# START OF Data for the task

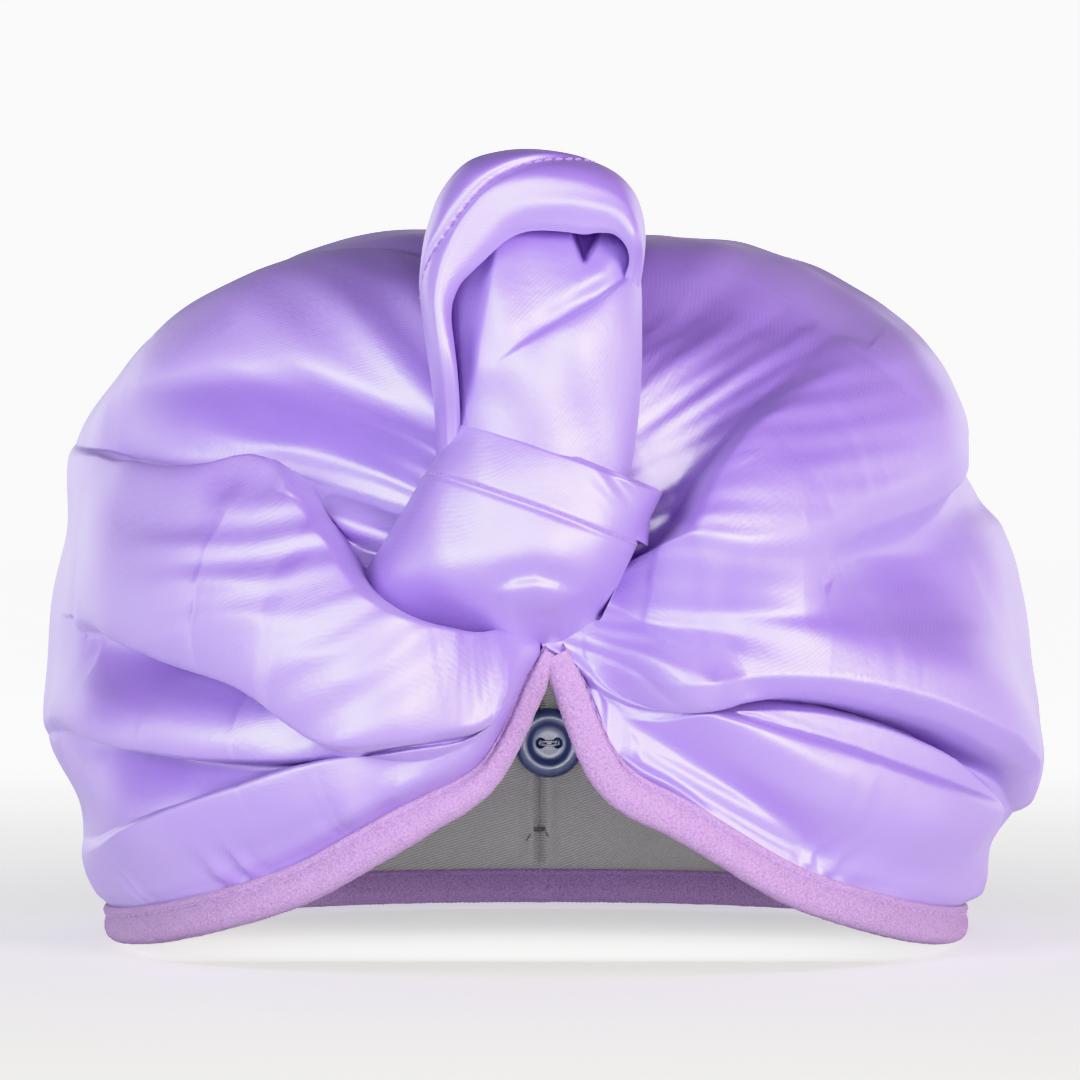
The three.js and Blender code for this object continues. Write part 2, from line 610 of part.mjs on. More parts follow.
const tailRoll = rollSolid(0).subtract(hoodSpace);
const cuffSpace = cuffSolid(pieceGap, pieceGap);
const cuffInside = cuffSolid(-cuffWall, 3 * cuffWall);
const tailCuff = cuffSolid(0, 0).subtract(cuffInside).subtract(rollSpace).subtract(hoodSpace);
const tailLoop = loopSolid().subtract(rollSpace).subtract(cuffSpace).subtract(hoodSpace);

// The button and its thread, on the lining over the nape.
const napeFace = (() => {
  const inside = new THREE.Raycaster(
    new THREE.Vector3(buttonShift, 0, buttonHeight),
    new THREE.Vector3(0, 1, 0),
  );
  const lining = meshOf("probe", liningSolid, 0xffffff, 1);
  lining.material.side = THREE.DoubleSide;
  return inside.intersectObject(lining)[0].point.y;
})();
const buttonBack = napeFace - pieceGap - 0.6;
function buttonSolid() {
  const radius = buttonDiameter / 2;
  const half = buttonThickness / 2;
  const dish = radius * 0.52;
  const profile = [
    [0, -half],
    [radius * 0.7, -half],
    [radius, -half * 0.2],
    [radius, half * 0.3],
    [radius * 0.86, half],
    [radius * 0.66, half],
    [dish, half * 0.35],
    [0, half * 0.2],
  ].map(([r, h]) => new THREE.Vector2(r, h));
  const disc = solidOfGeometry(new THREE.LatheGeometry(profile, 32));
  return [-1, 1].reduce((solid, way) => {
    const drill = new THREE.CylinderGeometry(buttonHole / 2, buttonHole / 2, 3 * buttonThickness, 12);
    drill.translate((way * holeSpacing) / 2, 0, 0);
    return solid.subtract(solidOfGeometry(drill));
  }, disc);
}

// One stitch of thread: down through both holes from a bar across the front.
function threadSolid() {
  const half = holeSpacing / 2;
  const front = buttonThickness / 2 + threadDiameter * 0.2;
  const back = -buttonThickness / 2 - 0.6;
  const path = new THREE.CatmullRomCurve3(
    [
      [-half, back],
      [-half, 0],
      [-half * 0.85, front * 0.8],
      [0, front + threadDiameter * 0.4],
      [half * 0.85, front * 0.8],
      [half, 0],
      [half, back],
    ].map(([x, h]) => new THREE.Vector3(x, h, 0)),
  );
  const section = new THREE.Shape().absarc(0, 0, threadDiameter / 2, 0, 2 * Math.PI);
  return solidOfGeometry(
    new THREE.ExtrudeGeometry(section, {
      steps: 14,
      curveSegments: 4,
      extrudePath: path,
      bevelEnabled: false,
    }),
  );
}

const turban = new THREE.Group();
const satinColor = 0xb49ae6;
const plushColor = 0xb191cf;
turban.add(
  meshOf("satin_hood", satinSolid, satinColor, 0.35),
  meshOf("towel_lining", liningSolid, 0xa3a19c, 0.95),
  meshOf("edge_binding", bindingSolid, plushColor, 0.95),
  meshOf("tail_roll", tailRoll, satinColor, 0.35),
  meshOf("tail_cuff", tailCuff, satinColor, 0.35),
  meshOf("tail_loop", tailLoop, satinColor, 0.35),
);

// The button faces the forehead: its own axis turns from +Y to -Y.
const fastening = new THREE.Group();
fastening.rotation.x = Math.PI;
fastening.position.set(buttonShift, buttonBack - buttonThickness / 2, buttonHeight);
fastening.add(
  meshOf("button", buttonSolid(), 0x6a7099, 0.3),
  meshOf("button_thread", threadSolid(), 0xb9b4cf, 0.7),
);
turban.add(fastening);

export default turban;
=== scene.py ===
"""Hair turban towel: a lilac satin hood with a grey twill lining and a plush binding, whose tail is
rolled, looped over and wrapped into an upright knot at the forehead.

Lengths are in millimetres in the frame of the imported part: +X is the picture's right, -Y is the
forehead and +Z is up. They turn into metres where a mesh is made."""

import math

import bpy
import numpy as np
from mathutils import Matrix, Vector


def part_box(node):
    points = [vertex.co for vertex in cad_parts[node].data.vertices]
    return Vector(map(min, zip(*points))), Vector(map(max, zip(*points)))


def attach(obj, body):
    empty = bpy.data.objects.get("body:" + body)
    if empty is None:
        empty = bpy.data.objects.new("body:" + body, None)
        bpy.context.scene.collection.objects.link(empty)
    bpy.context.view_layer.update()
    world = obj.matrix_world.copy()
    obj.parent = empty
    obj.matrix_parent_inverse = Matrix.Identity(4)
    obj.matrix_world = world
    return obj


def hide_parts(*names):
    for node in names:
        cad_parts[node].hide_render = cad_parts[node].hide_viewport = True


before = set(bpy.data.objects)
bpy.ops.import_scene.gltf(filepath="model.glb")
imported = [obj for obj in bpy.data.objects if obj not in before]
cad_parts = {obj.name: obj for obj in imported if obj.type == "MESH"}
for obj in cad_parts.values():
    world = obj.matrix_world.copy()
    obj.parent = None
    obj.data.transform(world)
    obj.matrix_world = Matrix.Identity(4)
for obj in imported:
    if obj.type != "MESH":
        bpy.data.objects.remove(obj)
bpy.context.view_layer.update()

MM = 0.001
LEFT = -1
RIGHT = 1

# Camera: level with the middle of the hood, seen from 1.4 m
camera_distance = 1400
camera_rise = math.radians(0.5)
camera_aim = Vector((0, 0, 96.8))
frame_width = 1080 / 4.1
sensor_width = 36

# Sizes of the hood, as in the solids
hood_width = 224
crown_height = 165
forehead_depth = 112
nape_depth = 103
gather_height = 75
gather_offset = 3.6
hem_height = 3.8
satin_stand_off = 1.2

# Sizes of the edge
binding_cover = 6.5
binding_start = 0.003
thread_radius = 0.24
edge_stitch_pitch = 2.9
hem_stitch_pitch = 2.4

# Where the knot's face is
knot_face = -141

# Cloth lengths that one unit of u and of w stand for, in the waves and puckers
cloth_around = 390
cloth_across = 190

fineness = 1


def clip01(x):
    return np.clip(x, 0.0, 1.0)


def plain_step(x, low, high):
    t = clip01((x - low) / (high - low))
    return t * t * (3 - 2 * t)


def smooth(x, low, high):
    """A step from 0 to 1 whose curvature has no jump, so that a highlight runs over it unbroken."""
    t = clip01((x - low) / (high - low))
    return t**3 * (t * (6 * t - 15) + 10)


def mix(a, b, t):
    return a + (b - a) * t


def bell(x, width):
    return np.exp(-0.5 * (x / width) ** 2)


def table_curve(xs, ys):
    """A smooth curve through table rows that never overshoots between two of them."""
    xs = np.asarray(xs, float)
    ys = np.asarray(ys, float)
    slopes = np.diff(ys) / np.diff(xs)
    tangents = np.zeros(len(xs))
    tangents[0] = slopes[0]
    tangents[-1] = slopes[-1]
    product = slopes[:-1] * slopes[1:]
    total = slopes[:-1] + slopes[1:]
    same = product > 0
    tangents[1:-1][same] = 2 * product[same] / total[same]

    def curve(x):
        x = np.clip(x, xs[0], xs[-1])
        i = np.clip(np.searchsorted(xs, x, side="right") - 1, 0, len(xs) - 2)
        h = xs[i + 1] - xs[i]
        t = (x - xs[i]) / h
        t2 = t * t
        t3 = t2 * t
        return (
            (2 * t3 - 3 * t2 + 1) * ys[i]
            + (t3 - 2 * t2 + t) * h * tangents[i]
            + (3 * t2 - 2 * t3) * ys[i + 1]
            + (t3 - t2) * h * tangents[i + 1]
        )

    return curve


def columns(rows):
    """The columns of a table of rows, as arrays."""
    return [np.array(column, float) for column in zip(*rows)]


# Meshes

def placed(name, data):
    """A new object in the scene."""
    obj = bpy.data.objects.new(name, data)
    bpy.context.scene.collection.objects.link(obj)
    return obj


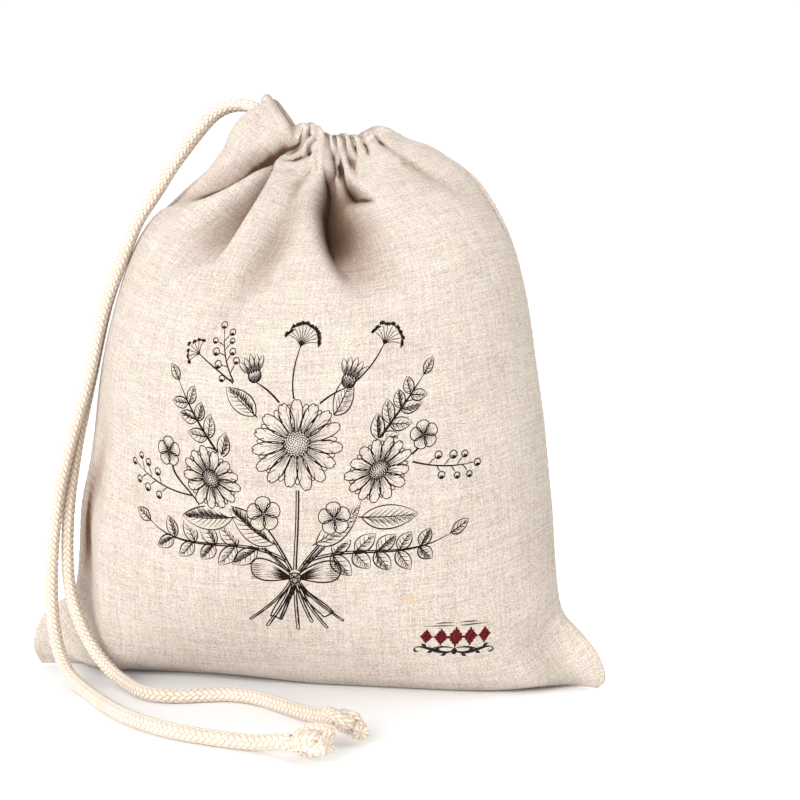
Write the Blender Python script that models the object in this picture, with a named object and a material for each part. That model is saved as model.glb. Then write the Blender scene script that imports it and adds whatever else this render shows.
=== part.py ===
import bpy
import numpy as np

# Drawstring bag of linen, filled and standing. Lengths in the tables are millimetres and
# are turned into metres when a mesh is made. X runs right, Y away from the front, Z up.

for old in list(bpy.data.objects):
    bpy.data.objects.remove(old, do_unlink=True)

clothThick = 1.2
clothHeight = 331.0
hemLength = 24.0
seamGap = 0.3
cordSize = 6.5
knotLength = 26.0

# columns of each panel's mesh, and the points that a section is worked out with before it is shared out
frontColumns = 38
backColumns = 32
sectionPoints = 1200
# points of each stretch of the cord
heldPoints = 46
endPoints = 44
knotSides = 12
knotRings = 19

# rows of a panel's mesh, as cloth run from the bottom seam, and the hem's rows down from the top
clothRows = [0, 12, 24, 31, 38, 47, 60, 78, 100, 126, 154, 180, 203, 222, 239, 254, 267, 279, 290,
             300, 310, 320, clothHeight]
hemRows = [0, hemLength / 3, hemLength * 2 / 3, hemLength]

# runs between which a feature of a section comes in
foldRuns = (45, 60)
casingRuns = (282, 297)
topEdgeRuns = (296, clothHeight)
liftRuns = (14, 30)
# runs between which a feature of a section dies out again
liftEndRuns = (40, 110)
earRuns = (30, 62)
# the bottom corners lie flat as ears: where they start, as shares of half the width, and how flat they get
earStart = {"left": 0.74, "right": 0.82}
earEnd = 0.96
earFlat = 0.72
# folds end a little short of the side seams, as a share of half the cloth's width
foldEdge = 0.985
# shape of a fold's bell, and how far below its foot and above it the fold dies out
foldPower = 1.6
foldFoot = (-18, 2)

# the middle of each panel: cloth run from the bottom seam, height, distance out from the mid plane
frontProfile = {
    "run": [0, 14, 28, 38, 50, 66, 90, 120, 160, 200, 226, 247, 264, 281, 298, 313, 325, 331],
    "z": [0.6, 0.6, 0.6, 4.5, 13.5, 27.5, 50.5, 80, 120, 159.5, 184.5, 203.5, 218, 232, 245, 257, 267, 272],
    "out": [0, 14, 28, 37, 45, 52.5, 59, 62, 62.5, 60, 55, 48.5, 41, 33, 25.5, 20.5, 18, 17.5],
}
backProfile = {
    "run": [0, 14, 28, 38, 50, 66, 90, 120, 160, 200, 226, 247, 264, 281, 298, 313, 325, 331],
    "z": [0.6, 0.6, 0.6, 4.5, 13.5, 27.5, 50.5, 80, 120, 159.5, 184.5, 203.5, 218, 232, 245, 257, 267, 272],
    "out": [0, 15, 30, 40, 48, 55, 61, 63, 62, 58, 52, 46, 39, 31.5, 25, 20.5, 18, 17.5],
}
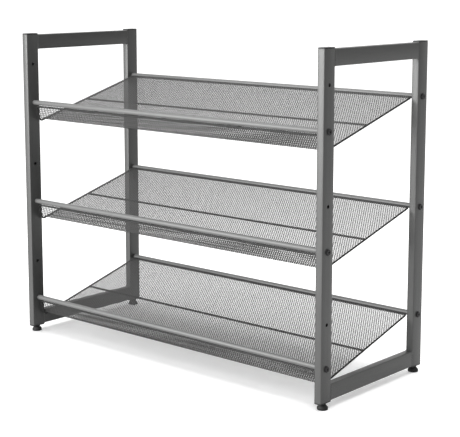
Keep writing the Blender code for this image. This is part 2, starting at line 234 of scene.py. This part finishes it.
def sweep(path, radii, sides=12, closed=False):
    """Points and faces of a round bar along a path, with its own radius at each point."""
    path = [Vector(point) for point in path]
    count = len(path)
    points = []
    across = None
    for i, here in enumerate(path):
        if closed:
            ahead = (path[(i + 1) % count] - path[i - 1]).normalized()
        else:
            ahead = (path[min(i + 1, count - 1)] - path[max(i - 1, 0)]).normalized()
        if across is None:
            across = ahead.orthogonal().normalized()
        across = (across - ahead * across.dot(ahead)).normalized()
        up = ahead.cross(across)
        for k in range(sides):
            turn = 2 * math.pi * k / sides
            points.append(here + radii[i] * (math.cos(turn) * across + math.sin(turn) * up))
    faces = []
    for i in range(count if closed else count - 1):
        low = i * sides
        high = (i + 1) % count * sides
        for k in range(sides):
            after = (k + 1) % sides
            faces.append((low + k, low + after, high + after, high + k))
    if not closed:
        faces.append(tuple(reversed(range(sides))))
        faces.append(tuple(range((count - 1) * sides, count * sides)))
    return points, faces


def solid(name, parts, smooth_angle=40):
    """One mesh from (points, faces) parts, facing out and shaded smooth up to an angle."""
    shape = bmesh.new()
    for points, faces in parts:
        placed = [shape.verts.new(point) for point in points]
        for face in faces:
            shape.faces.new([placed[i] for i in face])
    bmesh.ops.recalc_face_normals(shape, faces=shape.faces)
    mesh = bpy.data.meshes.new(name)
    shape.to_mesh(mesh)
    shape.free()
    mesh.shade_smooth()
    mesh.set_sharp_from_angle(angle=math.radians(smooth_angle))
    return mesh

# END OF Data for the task

» **What the task requires**
Look above for the line that contains "from +Y to -Y.". Starting there, transcribe every line exactly until you have copied the line that contains "forehead and +Z".

» **Problem solution**
// The button faces the forehead: its own axis turns from +Y to -Y.
const fastening = new THREE.Group();
fastening.rotation.x = Math.PI;
fastening.position.set(buttonShift, buttonBack - buttonThickness / 2, buttonHeight);
fastening.add(
  meshOf("button", buttonSolid(), 0x6a7099, 0.3),
  meshOf("button_thread", threadSolid(), 0xb9b4cf, 0.7),
);
turban.add(fastening);

export default turban;
=== scene.py ===
"""Hair turban towel: a lilac satin hood with a grey twill lining and a plush binding, whose tail is
rolled, looped over and wrapped into an upright knot at the forehead.

Lengths are in millimetres in the frame of the imported part: +X is the picture's right, -Y is the
forehead and +Z is up. They turn into metres where a mesh is made."""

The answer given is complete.